Giustiniana Wynne, également connue comme Justine, avait vu le jour à Venise. Elle était la fille d'un Protestant anglais et d'une Vénitienne, fervente catholique, issue d'une famille aux origines grecques. Née dans la décennie 1730, la date de sa venue au monde demeure incertaine et elle fut intentionnellement occultée car elle semble avoir précédé le mariage des parents. Lady Mary Wortley Montagu a relaté à Venise en 1758 à propos de l'histoire de la famille : "Il a été introduit par son gondolier... à cette Grecque... et il a eu trois enfants avec elle, avant que ses artifices ne prévalent sur lui pour la marier. La fille aînée parle anglais." Les premières intrigues romantiques de Giustiniana Wynne ont impliqué Casanova, qui s'est prononcé élogieusement sur elle dans ses mémoires où elle apparaît sous le nom de Mlle X.C.V. Casanova nourrissait une grande admiration à son égard : "Bien qu'elle n'eût que quinze ans, elle était une parfaite beauté, d'autant plus ravissante que les charmes de sa silhouette allaient de pair avec tous les avantages d'un esprit cultivé". Il fit sa conquête quelques années plus tard à Paris alors que Wynne était déjà enceinte des oeuvres d'un autre. Casanova la persuada que faire l'amour avec lui l'aiderait à avorter. En réalité, son grand amour à l'époque était Andrea Memmo, vivant à Venise, lui-même un ami de Casanova et plus tard de Fortis. C'est au travers de sa romance avec Memmo qu'elle entra en contact dès ses jeunes années avec la nouvelle génération des Lumières de Venise.

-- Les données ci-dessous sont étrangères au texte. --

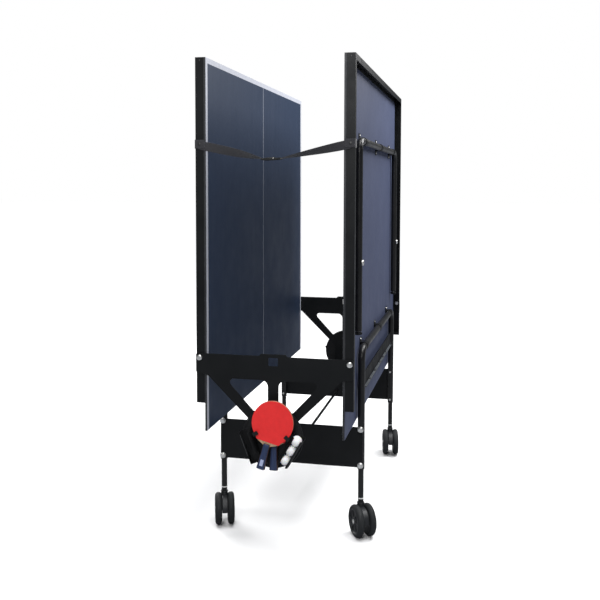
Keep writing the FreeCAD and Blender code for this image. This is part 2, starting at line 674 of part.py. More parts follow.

En 1761, elle épousa l'ambassadeur autrichien à Venise, le comte Philippe Orsini-Rosenberg, déjà dans la soixantaine, une union mal vue à la cour des Habsbourg de Marie-Thérèse. Le comte tira sa révérence fort à propos en 1765 en laissant derrière lui une jeune veuve, et étant donné qu'il possédait de vastes domaines familiaux en Carinthie, Wynne passa quelques années de sa vie à Klagenfurt. Là, sur la frontière ethnique séparant les Germains des Slovènes, elle eut sans doute de bonnes raisons pour songer aux Slaves, et dans "Les Morlaques" elle prétend avoir bénéficié de "conversations avec les Slaves des régions voisines". Son retour à Venise en 1770 coïncida avec l'annonce faite par Fortis qu'il se rendait en Dalmatie.

 

A Venise elle tint un salon pour les Lumières, quelque peu éclipsé par son contemporain plus en vogue aux mains de Caterina Dolfin. Casanova avait également séjourné à Venise dans la décennie 1770 et il fut en mesure de référer dans ses mémoires le veuvage respectable de Wynne. "Elle vit aujourd'hui à Venise, la veuve du comte Rosenberg", signala-t-il. "Là, elle brille par sa sage conduite et par toutes les vertus sociales dont elle est parée. Personne ne trouve défaut en elle si ce n'est de ne pas être assez riche". Cet unique défaut la rendit néanmoins vulnérable à la tentation de jouer à Venise et elle finira par abandonner la ville dans la décennie 1780, pour aller vivre comme invitée d'Angelo Querini à la villa d'Altichiero tout près de Padoue. Querini, dont les aspirations politiques à Venise avaient été barrées par Marco Foscarini durant la crise constitutionnelle de 1761, avait élevé à Altichiero une villa en guise de retraite, ornée des bustes de Voltaire et de Rousseau, où étaient célébrées les valeurs des Lumières. L'importante collection d'antiquités que possédait Querini avait fourni les statues en marbre pour les jardins à Altichiero. Là, Wynne devint une écrivain qu'encourageaient Querini de même que son propre partenaire romantique Bartolomeo Benincasa de Modène. Elle dépeignit avantageusement Altichiero lui-même en rendant ainsi hommage à son hôte. On lui doit aussi un recueil de "pièces morales et sentimentales", qui furent vantées par Fortis en 1785 comme l'ouvrage "d'une dame dotée de talents supérieurs et d'une solide culture, et par conséquent bien loin de tout ce qui engendre le ridicule des femmes de lettres à notre époque." Wynne entama une nouvelle phase de sa vie dans la décennie 1780, en s'apprêtant aux rôles auxquels était autorisée une femme du dix-huitième siècle. "Lorsque j'étais une jolie femme", écrivit-elle dans un de ses essais, "j'avais au moins assez d'intelligence pour comprendre que j'aurais une longue vie au-delà de la brillante vie de la jeunesse. Heureusement, je n'aimais pas les animaux à l'époque ; je les aime à présent et accorde maintenant à mes chiens le temps que j'avais l'habitude d'accorder à mes admirateurs. Les livres restent toujours avec moi...". Un de ces livres qui étaient restés avec elle dans sa retraite à Altichiero était le Voyage en Dalmatie de Fortis, un ouvrage à portée de main lorsqu'elle entreprit d'écrire un roman ayant pour sujet les Morlaques.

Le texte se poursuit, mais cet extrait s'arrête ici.